** BEGIN Excerpted data **

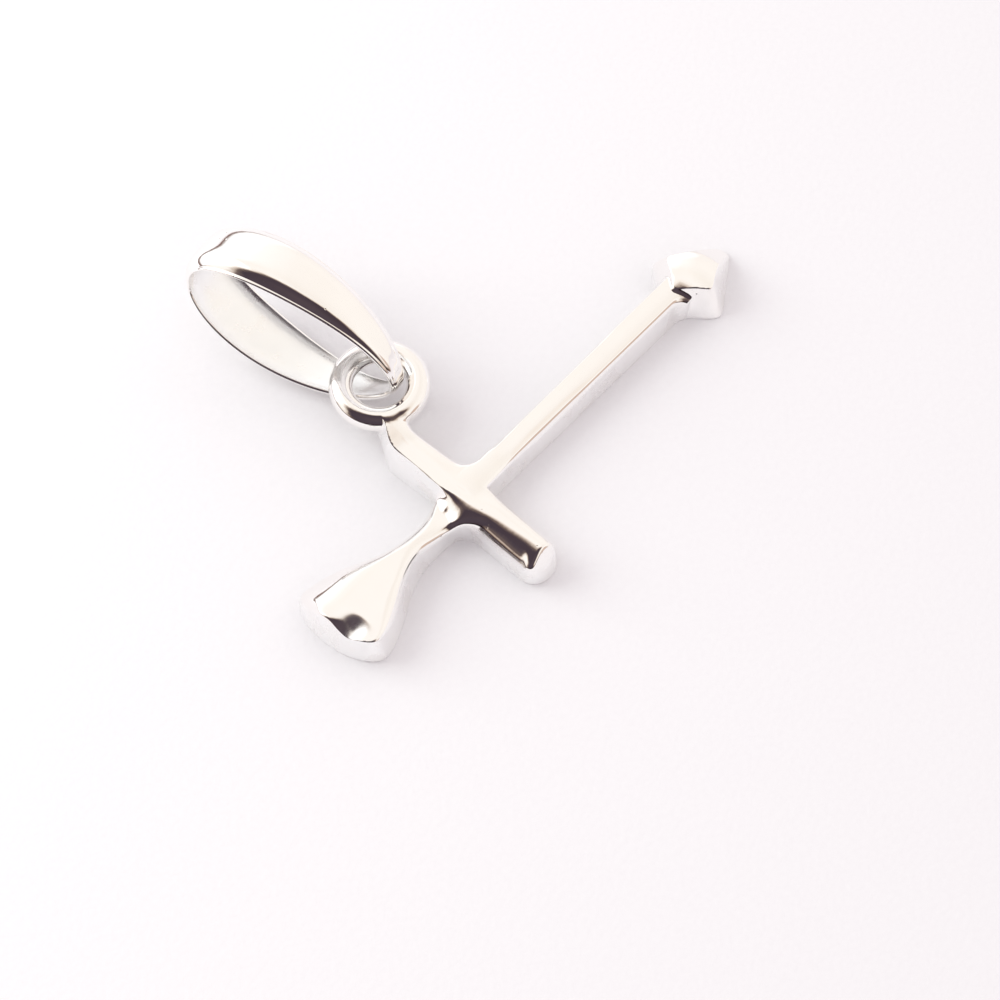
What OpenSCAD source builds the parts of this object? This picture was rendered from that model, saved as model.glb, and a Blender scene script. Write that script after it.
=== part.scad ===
// Zodiac pendant: a cast silver arrow with a crossbar, lying on its flat back, and a free chain loop.
// X runs along the arrow towards its head, Y along the crossbar towards the ring, Z up from the back.

/* [Arrow] */
// Distance from the crossing to the end of the tail
tail_length = 7.6; // [7:0.02:8]
// Width of the tail where it flares most
tail_width = 4.06; // [3.2:0.02:4.4]
// Width of the tail at its waist, beside the crossbar
tail_waist = 1.36; // [1.2:0.02:1.6]
// Distance from the crossing to the tip of the head
head_reach = 14.85; // [14:0.05:16]
// Length of the head from its shoulder to its tip
head_length = 3.35; // [3:0.05:3.8]
// Width of the head at its widest
head_width = 3.44; // [2.8:0.02:3.8]
// Width of the shaft where it leaves the crossbar
shaft_root_width = 1.14; // [1:0.02:1.3]
// Width of the shaft where it meets the head
shaft_head_width = 1.34; // [1.1:0.02:1.5]

/* [Crossbar] */
// Distance from the crossing to the free end of the crossbar
bar_drop = 4.28; // [3.8:0.02:4.8]
// Distance from the crossing to the neck that carries the ring
bar_rise = 3.3; // [3.1:0.05:3.4]
// Width of the crossbar below the crossing
bar_low_width = 1.66; // [1.4:0.02:1.8]
// Width of the crossbar above the crossing
bar_high_width = 1.42; // [1.3:0.02:1.6]

/* [Thickness] */
// Crown height of the crossbar over the flat back
bar_height = 1.45; // [1.3:0.05:1.6]
// Crown height of the shaft
shaft_height = 1.15; // [1:0.05:1.25]
// Crown height of the tail where it flares
tail_height = 1.3; // [1.15:0.05:1.4]
// Crown height of the head
head_height = 1.35; // [1.2:0.05:1.5]
// Height of the upright wall under the domed top
wall_height = 0.8; // [0.5:0.05:0.9]

/* [Ring] */
// Radius from the centre of the ring to the middle of its wire
ring_radius = 1.45; // [1.4:0.05:1.5]
// Thickness of the ring's wire
ring_wire = 0.86; // [0.7:0.02:0.88]
// Height of the ring's middle plane over the flat back
ring_lift = 1.35; // [1.3:0.05:1.4]

/* [Bail] */
// Length of the chain loop between the middles of its sheet
bail_length = 8.9; // [8.7:0.05:9.1]
// Depth of the chain loop between the middles of its two leaves
bail_depth = 4.98; // [4.8:0.02:5.1]
// Width of the sheet at its widest
bail_width = 2.72; // [2.4:0.02:2.9]
// Width of the sheet at its narrow end
bail_tip_width = 0.76; // [0.6:0.02:0.8]
// Thickness of the sheet
bail_sheet = 0.24; // [0.2:0.02:0.3]
// Rise of the sheet's arched section at its widest
bail_arch = 0.44; // [0.2:0.02:0.46]

/* [Hidden] */
silver = [0.87, 0.87, 0.86];

// Places
head_start = head_reach - head_length;
ring_centre = [1.02, 5.33, ring_lift];

// Middle line of the crossbar. Columns: place along it, how far it lies aside
bar_narrows = 0.8;
bar_axis = [[-bar_drop, -0.13], [bar_narrows, -0.09], [bar_rise, -0.21]];

// Neck, from the end of the crossbar into the ring's wire.
// Columns: x, y, turn of the section, half width, underside, crown
neck_sections = [[-0.21, bar_rise, 0, bar_high_width / 2, 0, bar_height],
                 [-0.08, 3.80, -14, 0.74, 0.15, bar_height + 0.1],
                 [0.22, 4.16, -28, 0.62, ring_lift - 0.42, ring_lift + 0.40]];

// Narrow end of the bail in plan, and how the bail lies: leaning aside, turned in plan and rising
bail_tip = [1.36, 4.72, 0];
bail_lean = 15;
bail_yaw = 10.3;
bail_pitch = 12;
bail_sharpness = 0.17;
// Share of the bail's length at which its sheet is widest
bail_widest = 0.77;
// How much faster the arch flattens than the sheet narrows
bail_flattens = 1.6;

// Most that the upright walls take of a section's height
wall_share = 0.6;
// Shape of the domed top: 1 for half an ellipse, and less for a fuller dome
dome_fullness = 0.8;

// Sampling
dome_steps = 14;
bail_stations = 64;
bail_section_steps = 6;
ring_around = 56;
ring_section = 16;
cap_shares = [0, 0.3, 0.5, 0.7, 0.82, 0.91, 0.97, 1];

// Where the tail starts to flare and where it is widest, from the crossing
flare_start = 2.4;
flare_end = tail_length - 0.8;
// Length over which the corners of the tail round off, and over which its crown falls
tail_corner = 0.6;
tail_roll_off = 1.7;
// Bow of the tail's end, per square millimetre aside of its furthest point
tail_bow = 0.1;
tail_bow_centre = 0.25;
tail_cap_power = 3;

// Fillets where the arrow leaves the crossbar
tail_near_fillet = 0.9;
tail_far_fillet = 0.45;
shaft_far_fillet = 0.7;
shaft_near_fillet = 0.15;

// Where the shaft dips in front of the head, and by how much
shoulder_dip = 0.5;
shoulder_drop = 0.06;

// Outline of the head. Columns: share of its length, share of its half width
head_outline = [[0, 0.40], [0.07, 0.56], [0.15, 0.80], [0.21, 0.94], [0.27, 1], [0.33, 0.98], [0.40, 0.91],
                [0.60, 0.63], [0.80, 0.35], [0.92, 0.18], [0.97, 0.11], [1, 0.05]];

// Crown of the head. Columns: share of its length, share of its crown height
head_crown = [[0, 0.80], [0.10, 0.86], [0.22, 0.96], [0.34, 1],
              [0.55, 0.96], [0.75, 0.84], [0.92, 0.66], [1, 0.48]];

// Crown along the tail. Columns: distance from the crossing, height
tail_rise = [[0, tail_height - 0.27], [1, tail_height - 0.27], [2.5, tail_height - 0.12], [4, tail_height]];

// Crown along the shaft near the crossing. Columns: distance, height
crossing_crown = [[0, bar_height - 0.12], [0.8, shaft_height + 0.14],
                  [1.8, shaft_height + 0.02], [3, shaft_height]];

function clamp(t) = min(max(t, 0), 1);
function ease(t) = (1 - cos(180 * clamp(t))) / 2;
function fillet(d, r) = d >= r ? 0 : r - sqrt(r * r - pow(r - max(d, 0), 2));
function round_off(s, power) = pow(1 - pow(clamp(s), power), 1 / power);

// Sides of the crossbar, where the tail and the shaft leave it
tail_root = bar_low_width / 2;
near_root = bar_low_width / 2 - 0.13;
far_root = bar_high_width / 2 - 0.1;

// Distances from the crossing at which the arrow and the crossbar have a section
tail_stations = concat([0], [for (k = [0:6]) tail_root + k / 6 * tail_near_fillet],
                       [1.8], [for (d = [flare_start:0.4:flare_end - 0.2]) d],
                       [for (share = cap_shares) tail_length - tail_corner * (1 - share)]);
shaft_stations = concat([0, far_root, near_root, 0.74, 0.79, 0.85, 0.95, 1.1, 1.3, 2, 4.5, 7, 9.5],
                        [head_start - shoulder_dip],
                        [for (row = head_outline) head_start + row[0] * head_length]);
bar_end_round = bar_low_width / 2;
low_stations = concat([0, 2], [for (share = cap_shares) bar_drop - bar_end_round * (1 - share)]);

function cap(d, reach, length, power, least) = max(round_off((d - reach + length) / length, power), least);

function tail_half(d, radius) = let (t = pow(clamp((d - flare_start) / (flare_end - flare_start)), 1.2))
    (tail_waist / 2 + (tail_width - tail_waist) / 2 * ease(t) + fillet(d - tail_root, radius))
    * cap(d, tail_length, tail_corner, tail_cap_power, 0.55);
function tail_crown(d) = wall_height
    + (lookup(d, tail_rise) - wall_height) * cap(d, tail_length, tail_roll_off, 2, 0.3);
function tail_bowed(d, y) = tail_bow * pow(y - tail_bow_centre, 2)
    * ease((d - flare_start) / (flare_end - flare_start));

function shaft_half(d, root, radius) = d < head_start
    ? shaft_root_width / 2 + (shaft_head_width - shaft_root_width) / 2 * d / head_start
      + fillet(d - root, radius)
    : head_width / 2 * lookup((d - head_start) / head_length, head_outline);
function shaft_crown(d) = d < head_start - shoulder_dip ? lookup(d, crossing_crown)
    : d < head_start ? shaft_height - shoulder_drop
    : head_height * lookup((d - head_start) / head_length, head_crown);

function low_half(d) = bar_low_width / 2 * cap(d, bar_drop, bar_end_round, 2.3, 0.2);
function low_crown(d) = wall_height + (bar_height - wall_height) * cap(d, bar_drop, bar_end_round, 2, 0.15);

// One section, as [across, up], from its near to its far side: a domed top over two short upright walls
function dome(near, far, base, crown) = let (wall = base + min(wall_height, (crown - base) * wall_share))
    concat([[-near, base]],
           [for (i = [0:dome_steps]) let (a = 180 - 180 * i / dome_steps, aside = abs(cos(a)))
               [(a > 90 ? -near : far) * pow(aside, dome_fullness),
                wall + (crown - wall) * pow(max(sin(a), 0), dome_fullness)]],
           [[far, base]]);

// Sections across the tail and the shaft at a distance from the crossing, and across the crossbar at y
function across_tail(d) = [for (p = dome(tail_half(d, tail_near_fillet), tail_half(d, tail_far_fillet), 0,
                                         tail_crown(d)))
    [-d + tail_bowed(d, p[0]), p[0], p[1]]];
function across_shaft(d) = [for (p = dome(shaft_half(d, near_root, shaft_near_fillet),
    shaft_half(d, far_root, shaft_far_fillet), 0, shaft_crown(d))) [d, p[0], p[1]]];
function across_bar(y, half, crown) = [for (p = dome(half, half, 0, crown))
    [lookup(y, bar_axis) + p[0], y, p[1]]];
// A section across the neck, from a row of its table
function across_neck(row) = [for (p = dome(row[3], row[3], row[4], row[5]))
    [row[0] + p[0] * cos(row[2]), row[1] + p[0] * sin(row[2]), p[1]]];

module between(first, second) {
    points = concat(first, second);
    hull() polyhedron(points = points, faces = [[for (i = [0:len(points) - 1]) i]]);
}

module loft(sections) {
    for (i = [0:len(sections) - 2]) between(sections[i], sections[i + 1]);
}

module tail() {
    loft([for (d = tail_stations) across_tail(d)]);
}

module shaft_and_head() {
    loft([for (d = shaft_stations) across_shaft(d)]);
}

module crossbar() {
    loft([for (d = low_stations) across_bar(-d, low_half(d), low_crown(d))]);
    loft([across_bar(0, bar_low_width / 2, bar_height),
          across_bar(bar_narrows, bar_high_width / 2, bar_height),
          across_bar(bar_rise, bar_high_width / 2, bar_height)]);
}

module neck() {
    loft([for (row = neck_sections) across_neck(row)]);
}

module ring() {
    translate(ring_centre) rotate_extrude($fn = ring_around)
        translate([ring_radius, 0]) circle(d = ring_wire, $fn = ring_section);
}

// The loop's own directions: along it, out through its upper leaf, and across its sheet
along = [-sin(bail_yaw) * cos(bail_pitch), cos(bail_yaw) * cos(bail_pitch), sin(bail_pitch)];
flat = cross(along, [0, 0, 1]) / norm(cross(along, [0, 0, 1]));
upright = cross(flat, along);
leaf = cos(bail_lean) * upright + sin(bail_lean) * flat;
across = cos(bail_lean) * flat - sin(bail_lean) * upright;

function loop_along(t) = bail_length / 2 * (1 - cos(t));
function loop_out(t) = bail_depth / 2 * sin(t) * pow(max(abs(sin(t / 2)), 0.001), bail_sharpness);
function loop_point(t) = along * loop_along(t) + leaf * loop_out(t);
function loop_outward(t) = let (n = cross(across, loop_point(t + 1) - loop_point(t - 1))) n / norm(n);
function sheet_width(t) = bail_tip_width
    + (bail_width - bail_tip_width) * sin(90 * loop_along(t) / bail_length / bail_widest);

// One closed section of the sheet: its outer arc, then its inner arc back
function sheet_section(t) =
    let (w = sheet_width(t), rise = bail_arch * pow(w / bail_width, bail_flattens),
         out = loop_outward(t), mid = loop_point(t))
    concat([for (i = [0:bail_section_steps]) let (s = 2 * i / bail_section_steps - 1)
                mid + across * (s * w / 2) + out * (bail_sheet / 2 - rise * s * s)],
           [for (i = [0:bail_section_steps]) let (s = 1 - 2 * i / bail_section_steps)
                mid + across * (s * w / 2) - out * (bail_sheet / 2 + rise * s * s)]);

bail_loose = [for (k = [0:bail_stations - 1]) each sheet_section((k + 0.5) * 360 / bail_stations)];
bail_lift = -min([for (p = bail_loose) p[2]]);
bail_points = [for (p = bail_loose) p + bail_tip + [0, 0, bail_lift]];
ring_of_points = 2 * (bail_section_steps + 1);
bail_faces = [for (k = [0:bail_stations - 1], j = [0:ring_of_points - 1])
    let (a = k * ring_of_points, b = ((k + 1) % bail_stations) * ring_of_points,
         n = (j + 1) % ring_of_points)
        [a + j, b + j, b + n, a + n]];

// The origin is under the middle of the whole pendant
low_x = min([for (d = tail_stations) for (p = across_tail(d)) p[0]]);
high_y = max([for (p = bail_points) p[1]]);
to_origin = [-(low_x + head_reach) / 2, -(high_y - bar_drop) / 2, 0];

module glyph() {
    color(silver) translate(to_origin) {
        tail();
        shaft_and_head();
        crossbar();
        neck();
        ring();
    }
}

module bail() {
    color(silver) translate(to_origin)
        polyhedron(points = bail_points, faces = bail_faces, convexity = 6);
}

glyph();
bail();
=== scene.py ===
"""Zodiac pendant of polished silver on pale paper: a cast archer's arrow with a ring, and a free bail."""

import math

import bpy
import numpy as np
import openvdb
from mathutils import Matrix, Vector


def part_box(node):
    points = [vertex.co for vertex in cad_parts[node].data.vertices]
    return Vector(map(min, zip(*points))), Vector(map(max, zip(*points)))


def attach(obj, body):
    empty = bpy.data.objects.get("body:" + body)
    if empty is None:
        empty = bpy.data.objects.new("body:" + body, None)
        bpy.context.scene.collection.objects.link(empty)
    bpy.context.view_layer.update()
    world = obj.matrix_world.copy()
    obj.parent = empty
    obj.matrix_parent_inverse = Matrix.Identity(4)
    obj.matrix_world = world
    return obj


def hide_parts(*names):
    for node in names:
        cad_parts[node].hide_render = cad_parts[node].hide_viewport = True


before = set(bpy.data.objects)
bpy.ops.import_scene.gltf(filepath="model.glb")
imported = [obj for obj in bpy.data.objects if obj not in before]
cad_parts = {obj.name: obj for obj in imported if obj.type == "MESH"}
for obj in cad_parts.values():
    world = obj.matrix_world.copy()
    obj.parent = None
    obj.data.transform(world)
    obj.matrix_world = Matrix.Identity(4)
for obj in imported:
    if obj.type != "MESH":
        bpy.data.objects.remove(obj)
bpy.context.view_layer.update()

# Sizes are in millimetres, in the pendant's own directions: the crossing of arrow and crossbar is the
# zero point, x runs along the arrow to its head, y along the crossbar to the ring, z up from the back.
# The camera looks from smaller x and y, so these are the near sides. A slope is a fall in mm for each mm.
# A run is a start and a length, and something grows or fades along it. STEEP is a slope that takes a top
# or an outline out of the way of the others.
MM = 0.001
STEEP = 3

# Blurs that round the corners of the tables below
BLUR_REACH = 1.6
BLUR_TAPS = 9
AXIS_BLUR = 0.15
SLOPE_BLUR = 0.2
EDGE_BLUR = 0.3
NEAR_LEAN_BLUR = 0.4
FAR_LEAN_BLUR = 0.3

# Tail of the arrow: outline. Its places are distances from the crossing
TAIL_LENGTH = 7.6
TAIL_WIDTH = 4.06
TAIL_WAIST = 1.36
TAIL_FLARE_RUN = (2.2, 5.1)
TAIL_FLARE_EXCESS = 1.08
TAIL_BOW = 0.1
TAIL_BOW_MIDDLE = 0.25
TAIL_END_ROUND = 0.8
TAIL_CORNER_POWER = 3
TAIL_INTO_CROSSING = 0.2

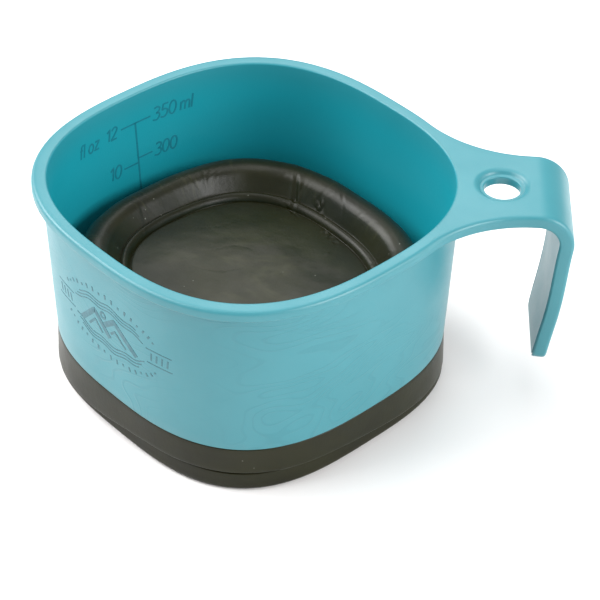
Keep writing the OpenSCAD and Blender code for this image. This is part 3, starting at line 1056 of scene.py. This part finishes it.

** END Excerpted data **

_Prompt_: Extract verbatim only those lines that run from the line with "the whole pendant" to the line with "in imported if", inclusive.

_Problem solution_:
// The origin is under the middle of the whole pendant
low_x = min([for (d = tail_stations) for (p = across_tail(d)) p[0]]);
high_y = max([for (p = bail_points) p[1]]);
to_origin = [-(low_x + head_reach) / 2, -(high_y - bar_drop) / 2, 0];

module glyph() {
    color(silver) translate(to_origin) {
        tail();
        shaft_and_head();
        crossbar();
        neck();
        ring();
    }
}

module bail() {
    color(silver) translate(to_origin)
        polyhedron(points = bail_points, faces = bail_faces, convexity = 6);
}

glyph();
bail();
=== scene.py ===
"""Zodiac pendant of polished silver on pale paper: a cast archer's arrow with a ring, and a free bail."""

import math

import bpy
import numpy as np
import openvdb
from mathutils import Matrix, Vector


def part_box(node):
    points = [vertex.co for vertex in cad_parts[node].data.vertices]
    return Vector(map(min, zip(*points))), Vector(map(max, zip(*points)))


def attach(obj, body):
    empty = bpy.data.objects.get("body:" + body)
    if empty is None:
        empty = bpy.data.objects.new("body:" + body, None)
        bpy.context.scene.collection.objects.link(empty)
    bpy.context.view_layer.update()
    world = obj.matrix_world.copy()
    obj.parent = empty
    obj.matrix_parent_inverse = Matrix.Identity(4)
    obj.matrix_world = world
    return obj


def hide_parts(*names):
    for node in names:
        cad_parts[node].hide_render = cad_parts[node].hide_viewport = True


before = set(bpy.data.objects)
bpy.ops.import_scene.gltf(filepath="model.glb")
imported = [obj for obj in bpy.data.objects if obj not in before]
cad_parts = {obj.name: obj for obj in imported if obj.type == "MESH"}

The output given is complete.